A XOR problem - HackerEarth Solution

A XOR problem - HackerEarth Solution

A XOR problem - HackerEarth Solution 

You are given two positive integers $X$  and $Y$  without leading zeroes. You can perform an operation on these integers any number of times, in which you can delete a digit of the given number such that resulting number does not have leading zeroes. Let $X^{\prime }$  and $Y^{\prime }$ be two numbers that were formed after performing operations on $X$  and $Y$ respectively.

You have to find all the unique pairs of $X^{\prime }$  and $Y^{\prime }$  whose XOR is zero.

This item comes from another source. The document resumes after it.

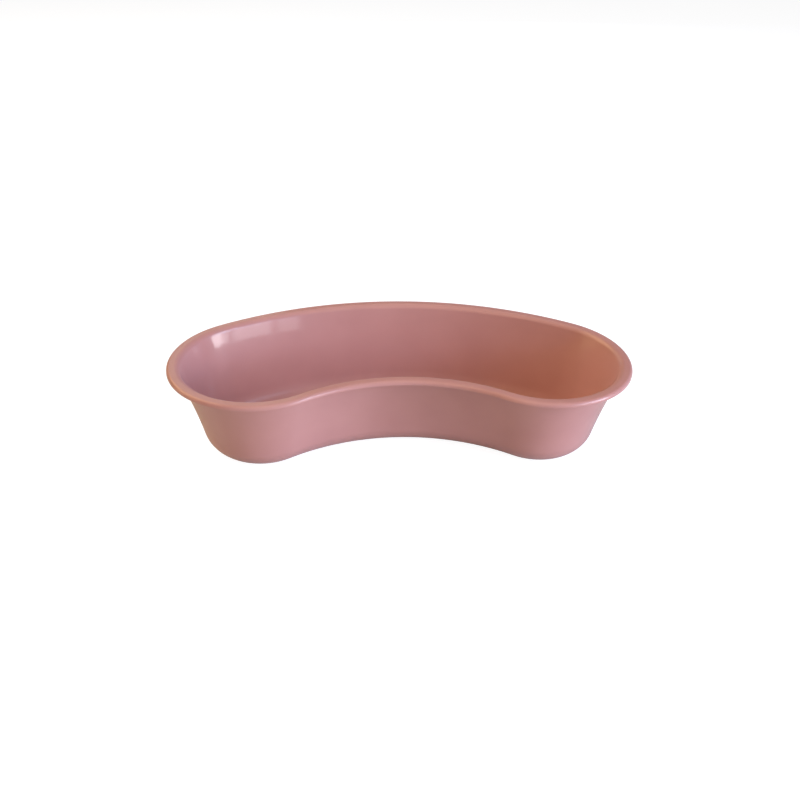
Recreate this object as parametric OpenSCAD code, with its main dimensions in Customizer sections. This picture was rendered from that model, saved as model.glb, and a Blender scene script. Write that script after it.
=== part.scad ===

Note: Two pairs of numbers $(A,B)$ and $(C,D)$ are considered different if and only if $A!=C$ or $B!=D$ .

Input format

• First line: An integer $T$  denoting the number of test cases
• Each of the next $T$  lines: Two space-separated integers $X$  and $Y$ 

Output format

• For each test case, print the answer in a new line.

Constraints

$$\begin{gathered} 1\le T\le 10 \\ 1\le X,Y\le {10}^{12} \end{gathered}$$

Sample Input

2
12 102
13 33

Sample Output

3
1

Sample Explanation

 For the test case 1,

• Possible values of X' are [1,2,12]
• Possible values of Y' are [1,2,10,12,102]

So, three pairs (1,1), (2,2), (12,12) have xor zero.

For the test case 2,

• Possible values of X' are [1,3,13]
• Possible values of Y' are [3,33] (We can generate 3 two times)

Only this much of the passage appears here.